* _The task_
Copy the first line of the material below and every later line through the line containing "output: which output", without any other output.
[START Data block]
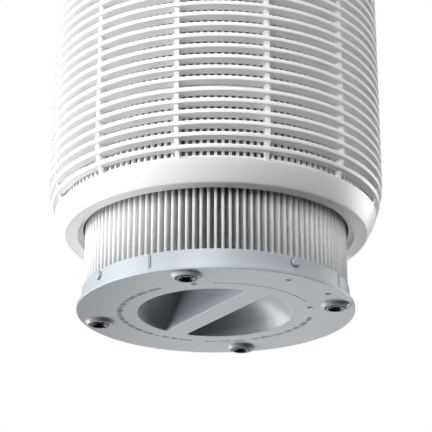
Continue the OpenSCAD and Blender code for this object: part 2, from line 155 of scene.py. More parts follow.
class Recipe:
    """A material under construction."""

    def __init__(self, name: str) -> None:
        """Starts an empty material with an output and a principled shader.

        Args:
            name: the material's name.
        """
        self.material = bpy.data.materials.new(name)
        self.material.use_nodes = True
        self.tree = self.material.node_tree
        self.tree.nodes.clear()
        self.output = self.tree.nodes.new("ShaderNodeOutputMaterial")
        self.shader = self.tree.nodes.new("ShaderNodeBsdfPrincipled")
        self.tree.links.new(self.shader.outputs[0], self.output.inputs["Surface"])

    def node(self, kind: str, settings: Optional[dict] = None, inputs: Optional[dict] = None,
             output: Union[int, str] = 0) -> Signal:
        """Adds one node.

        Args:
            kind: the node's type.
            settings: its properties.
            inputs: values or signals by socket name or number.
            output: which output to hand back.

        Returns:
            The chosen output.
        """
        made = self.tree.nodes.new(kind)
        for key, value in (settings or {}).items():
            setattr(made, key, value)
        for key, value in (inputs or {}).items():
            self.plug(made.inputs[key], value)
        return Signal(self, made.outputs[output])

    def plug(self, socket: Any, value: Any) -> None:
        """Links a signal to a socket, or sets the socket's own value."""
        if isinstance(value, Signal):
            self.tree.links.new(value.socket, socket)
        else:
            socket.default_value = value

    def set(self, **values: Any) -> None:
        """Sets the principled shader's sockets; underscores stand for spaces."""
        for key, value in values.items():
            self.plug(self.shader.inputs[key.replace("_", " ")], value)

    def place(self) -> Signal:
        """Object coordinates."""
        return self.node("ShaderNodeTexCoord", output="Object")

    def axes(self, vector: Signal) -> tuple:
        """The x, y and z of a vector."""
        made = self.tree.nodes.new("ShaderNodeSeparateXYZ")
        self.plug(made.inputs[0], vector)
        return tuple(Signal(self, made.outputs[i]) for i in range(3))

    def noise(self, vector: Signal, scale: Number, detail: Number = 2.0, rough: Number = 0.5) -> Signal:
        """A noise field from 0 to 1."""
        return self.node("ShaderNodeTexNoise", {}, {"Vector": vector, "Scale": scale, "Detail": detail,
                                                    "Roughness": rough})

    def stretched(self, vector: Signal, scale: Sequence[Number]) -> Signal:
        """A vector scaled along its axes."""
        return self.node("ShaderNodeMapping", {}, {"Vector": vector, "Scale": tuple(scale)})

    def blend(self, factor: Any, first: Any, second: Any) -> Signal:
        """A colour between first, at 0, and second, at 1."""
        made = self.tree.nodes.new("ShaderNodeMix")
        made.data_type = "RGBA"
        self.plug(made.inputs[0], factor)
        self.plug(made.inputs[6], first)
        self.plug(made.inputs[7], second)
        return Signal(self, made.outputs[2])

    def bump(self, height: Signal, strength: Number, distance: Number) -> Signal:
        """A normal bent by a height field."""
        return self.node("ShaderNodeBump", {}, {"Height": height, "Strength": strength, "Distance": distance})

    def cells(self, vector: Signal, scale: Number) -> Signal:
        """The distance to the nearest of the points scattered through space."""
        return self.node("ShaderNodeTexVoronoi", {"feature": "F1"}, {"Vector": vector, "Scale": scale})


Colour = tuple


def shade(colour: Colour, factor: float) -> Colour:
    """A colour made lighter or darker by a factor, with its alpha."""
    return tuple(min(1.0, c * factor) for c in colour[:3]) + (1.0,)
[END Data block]
* _Correct response_
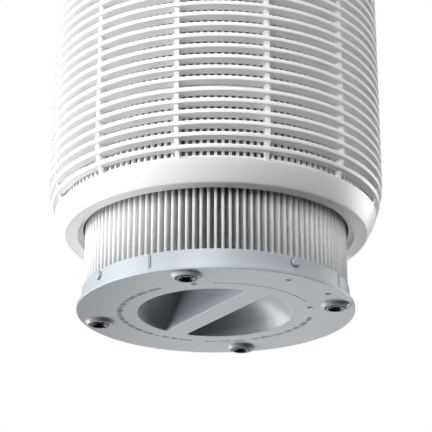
Continue the OpenSCAD and Blender code for this object: part 2, from line 155 of scene.py. More parts follow.
class Recipe:
    """A material under construction."""

    def __init__(self, name: str) -> None:
        """Starts an empty material with an output and a principled shader.

        Args:
            name: the material's name.
        """
        self.material = bpy.data.materials.new(name)
        self.material.use_nodes = True
        self.tree = self.material.node_tree
        self.tree.nodes.clear()
        self.output = self.tree.nodes.new("ShaderNodeOutputMaterial")
        self.shader = self.tree.nodes.new("ShaderNodeBsdfPrincipled")
        self.tree.links.new(self.shader.outputs[0], self.output.inputs["Surface"])

    def node(self, kind: str, settings: Optional[dict] = None, inputs: Optional[dict] = None,
             output: Union[int, str] = 0) -> Signal:
        """Adds one node.

        Args:
            kind: the node's type.
            settings: its properties.
            inputs: values or signals by socket name or number.
            output: which output to hand back.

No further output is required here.